あとは、その物語がどうすれば人目につく場所に置けるか。

「なぜ君」はドキュメンタリー映画でした。
映画はテレビとはちがいます。
お金を払ってわざわざ観に行くものです。

でも、お金を払えば、一定期間はいつでも観ることができる。何度でも。

テレビで放送されるドキュメンタリーにも
良質なものはたくさんありますが、
とにかく誰も観ないですよね。

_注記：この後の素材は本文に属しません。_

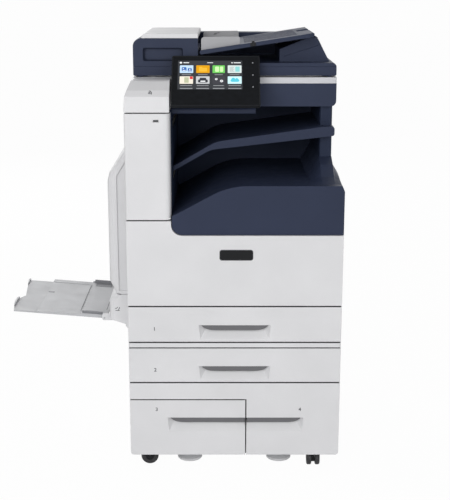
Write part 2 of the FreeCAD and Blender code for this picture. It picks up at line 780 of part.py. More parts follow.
# ---------------------------------------------------------------- main machine
BASE_TOP = f"({TRAY_1_LOW} - seam / 2)"
RIDGE = f"({EXIT_LOW} + ridge_rise)"
BAY_LEFT = f"({TOWER_RIGHT} + 1.5)"
BAY_RIGHT = f"({RIGHT} - column_in)"
BAY_BACK = "bay_deep"
SIDE_PIVOT_X = f"({LEFT} + 6.5)"
SIDE_PIVOT_Z = f"({BASE_TOP} + 24)"
DOOR_PIVOT_Y = "door_pivot_in"
DOOR_PIVOT_Z = f"({DOOR_LOW} + 6)"
DOOR_EARS = ("-door_ear_side", "door_ear_side")
INLET_LEFT = f"({LEFT} + inlet_left)"
INLET_RIGHT = f"({INLET_LEFT} + inlet_wide)"
INLET_LOW = f"({BASE_TOP} + inlet_up)"
INLET_HIGH = f"({INLET_LOW} + inlet_tall)"


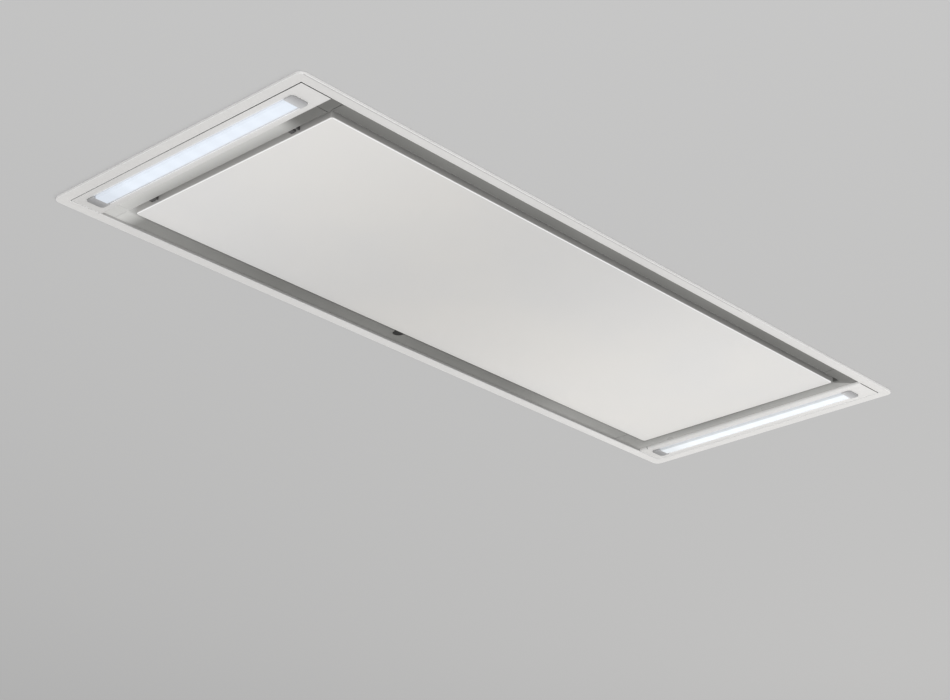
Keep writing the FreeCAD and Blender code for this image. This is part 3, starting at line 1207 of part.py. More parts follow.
def make_gland():
    start = "(ControlHalfY - ControlWall - 4)"
    body = rod("gland_body", "y", ("GlandX", start, GLAND_Z), "GlandBody",
               "ControlWall + 4 + GlandReach")
    flange = rod("gland_flange", "y", ("GlandX", "ControlHalfY", GLAND_Z), "GlandNut", 4)
    collar = prism("gland_collar", "y", "ControlHalfY + 4", "ControlHalfY + GlandReach - 2",
                   ("path", [(f"GlandX + GlandNut * cos({60 * step} deg)",
                              f"{GLAND_Z} + GlandNut * sin({60 * step} deg)")
                             for step in range(6)]))
    bore = rod("gland_bore", "y", ("GlandX", f"{start} - 2", GLAND_Z), "GlandBore",
               "ControlWall + GlandReach + 10")
    part("cable_gland", cut("cable_gland", fuse("gland_joined", body, flange, collar), bore))


def make_driver():
    far = "(DriverX + DriverLength)"
    body = prism("driver_body", "z", "CasingTop", "CasingTop + DriverHeight",
                 ("rounded", "DriverX", far, "-DriverHalfY", "DriverHalfY", "3"))
    feet = prism("driver_feet", "z", "CasingTop", "CasingTop + 3",
                 ("rounded", "DriverX - 10", f"{far} + 10", "-DriverHalfY + 8", "DriverHalfY - 8",
                  "4"))
    wire = rod("driver_wire_hole", "z", (-295, 0, "CasingTop - 5"), 6, 9)
    part("led_driver", cut("led_driver", fuse("driver_joined", body, feet), wire))


# ---------------------------------------------------------------- document

def build():
    fill_sheet()
    make_trim_frame()
    make_channels()
    make_panel()
    make_hinges()
    make_light_plate()
    make_light_profile()
    make_light_board()
    make_light_housing()
    make_lower_casing()
    make_motor_box()
    make_clamps()
    make_filter_tray()
    make_filters()
    make_scroll()
    make_hangers()
    make_motor()
    make_impeller()
    make_capacitor()
    make_outlet()
    make_control_box()
    make_gland()
    make_driver()
    part("casing_screws", group("casing_screws", *casing_screws))
    part("blower_screws", group("blower_screws", *blower_screws))
    doc.recompute()


def check():
    for item in doc.Objects:
        if "Invalid" in item.State or "Error" in item.State:
            raise RuntimeError(f"{item.Name} ({item.Label}) failed: {item.State}")
    for item in parts:
        shape = item.Shape
        if shape.isNull() or not shape.isValid() or not shape.Solids:
            raise RuntimeError(f"{item.Label} has no valid solid")


def export():
    os.makedirs("parts", exist_ok=True)
    for item in parts:
        item.Shape.exportStep(f"parts/{item.Label}.step")
        print(f"{item.Label:22s} {len(item.Shape.Solids):3d} solids {item.Shape.Volume / 1000:9.2f} cm3")


build()
check()
export()
print(len(parts), "nodes")
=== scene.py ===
"""Dresses the ceiling range hood: paint, light strips, knitted filters, screws and a plain studio.

Metres, in the frame of the packed model: x along the hood, y back to the wall, z up into the
cabinet, with the flange's upper face at z = 0.
"""
import math

import bmesh
import bpy
import numpy as np
from bpy.props import FloatProperty, FloatVectorProperty, IntProperty, PointerProperty
from mathutils import Matrix, Vector


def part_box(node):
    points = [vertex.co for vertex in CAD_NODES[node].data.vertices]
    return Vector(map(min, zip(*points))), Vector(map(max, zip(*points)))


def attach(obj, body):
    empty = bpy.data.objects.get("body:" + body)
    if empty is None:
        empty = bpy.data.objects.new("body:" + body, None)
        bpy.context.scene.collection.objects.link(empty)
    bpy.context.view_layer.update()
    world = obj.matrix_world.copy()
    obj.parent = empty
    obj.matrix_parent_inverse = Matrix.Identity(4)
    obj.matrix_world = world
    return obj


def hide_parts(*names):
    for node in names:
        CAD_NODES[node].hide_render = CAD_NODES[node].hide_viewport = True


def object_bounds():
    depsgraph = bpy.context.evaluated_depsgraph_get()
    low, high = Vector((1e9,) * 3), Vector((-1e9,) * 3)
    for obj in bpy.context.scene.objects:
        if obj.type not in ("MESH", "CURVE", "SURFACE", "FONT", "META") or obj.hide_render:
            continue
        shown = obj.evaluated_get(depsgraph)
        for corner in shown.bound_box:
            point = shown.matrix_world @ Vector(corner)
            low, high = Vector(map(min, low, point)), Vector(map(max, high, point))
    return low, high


bl_info = {
    "name": "Ceiling Range Hood Dresser",
    "version": (1, 0, 0),
    "blender": (4, 5, 0),
    "location": "View3D > Sidebar > Range Hood",
    "description": "Paints and details a built-in ceiling range hood around its packed model",
    "category": "Object",
}

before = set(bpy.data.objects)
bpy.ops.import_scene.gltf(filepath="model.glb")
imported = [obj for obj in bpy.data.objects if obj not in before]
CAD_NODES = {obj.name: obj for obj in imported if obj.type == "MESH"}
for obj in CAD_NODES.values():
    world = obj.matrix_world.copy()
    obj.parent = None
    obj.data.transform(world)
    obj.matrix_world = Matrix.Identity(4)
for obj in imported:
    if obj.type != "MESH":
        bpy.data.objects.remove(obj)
CAD_BOX = [list(corner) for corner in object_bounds()]
MM = 0.001

# Places and levels of the painted light and shade, as seen on the hood from below.
MITRE = 0.247                         # |x| - |y| along the front mitre seam of the right channel, where the right strip's painted glow on it ends
FRAME_FOLD = 1.2 * MM                 # from the plates' ends to the far side of the frame's folds
FRAME_WALL = (0.4 * MM, 1.1 * MM)     # over the plates' face, where the painted shade on the frame's folds comes in
SHADE_LINE = (0.6 * MM, 1.6 * MM)         # painted shade line behind the frame's front edge, from that edge
SHADE_LINE_START, SHADE_LINE_END = 4 * MM, 0.16   # its start, from the frame's left edge, and end, in x
SEAM = 0.35 * MM                      # how much of a plate's wall shows painted shade in its seam
SEAM_FADE, SEAM_FAINT = 0.06, 0.4     # where in y, and to what level, the painted shade in the seams fades
SLOT_SEAM = 0.3 * MM                  # painted shade line at a slot's back end, to each side
SLOT_WALL = (0.05 * MM, 0.2 * MM)     # over the plates' face, where that line comes in
PLATE_FRONT, PLATE_BACK = 1.04, 0.92  # painted shade: levels of the plates at their front and back ends
PANEL_FOLD = (0.5 * MM, 1.2 * MM)     # over the panel's face, where the painted shade on its walls comes in
PANEL_FACE = (0.2 * MM, 0.6 * MM)     # over its face, where the painted highlight along its edges goes out
EDGE_LINE = 0.001                     # width of the painted highlight along the panel's front and left edges
LEFT_WALL_SHADE = 0.78                       # painted shade on the panel's left wall, lighter than on its other walls, as it faces a strip
PANEL_COOLER = (0.955, 0.965, 0.985)  # the panel's second tint, of its first
BELOW = (-1.0, -0.5)                  # heights under the hood, for a box that takes in all of it

# Places of small details, in the model's frame.
LATCH_PAD, LATCH_END = 0.0362, -0.0853    # half width of the net's notch at a latch, its end in y
WELD_ROWS = {"lower_casing": (0.026, 0.088), "motor_box": (0.108, 0.268)}    # lowest, highest


def extent(node):
    """Lowest and highest corner of a CAD node."""
    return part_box(node)


# ---------------------------------------------------------------- sizes and colours


def tint(label, words, value):
    return FloatVectorProperty(name=label, description=words, default=value, subtype="COLOR",
                               size=3, min=0, max=1)


def length(label, words, value):
    return FloatProperty(name=label, description=words, default=value, unit="LENGTH",
                         subtype="DISTANCE", precision=5, min=0)


def ratio(label, words, value):
    return FloatProperty(name=label, description=words, default=value, min=0, soft_max=1)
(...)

目に止まらないのです。

もちろん、そもそもそのイシューに関心のある人にとっては、
テレビはとても有難いものです。
が、どんなにいい作品でも、存在が気づかれにくい。

基本的には一度しか放送されませんから、
放送を逃してしまえば、無かったことと同じように消えてしまいます。

しかしテレビにも利点はあって、それは偶然の出会いがあることです。
本をAmazonで買うのではなく、書店で買うようにすると、
目的以外の本との偶然の出会いがあります。

それと似ていて、テレビは時間の流れに乗せて
勝手に情報を送ってきてくれますから、
偶然、つけっぱなしにしておいたテレビから、
気になる番組が始まった、という経験は誰にでもあるでしょう。

それと、タレントさんを起用するなどのエンターテイメント性や
事前情報としての話題性を上げることで、
無関心の人の目に触れさせられる可能性は上げることができます。

これらがテレビの欠点であり、利点ですね。

メディアごとに、得手不得手はちがいます。
そのこともアタマに入れながら、どうすれば物語にすることができ、
その物語を手に取れる場所に置けるか、ということを
ターゲットにあわせて考えていくといいのでしょう。

「なぜ君」と「香川1区」のちがいは、
個人の物語と、
その物語を知った有権者たちが作り出した選挙区の物語、
というちがいです。

いま、「香川1区」を観た我々は、
この物語をどのように昇華すればいいのでしょうか。

物語はつづいています。

選挙区で勝った小川淳也さんは
立憲民主党の代表選に挑戦し、敗れました。

しかし、党の政調会長となって、今も国会で活躍し、
映画の中で描かれていた有権者との「対話集会」は、
リアルやリモートと、ときどきでスタイルを変えながら、
今も続いています。

物語はつづいているのです。

そして、我々こそが、次の物語の当事者なのだと思います。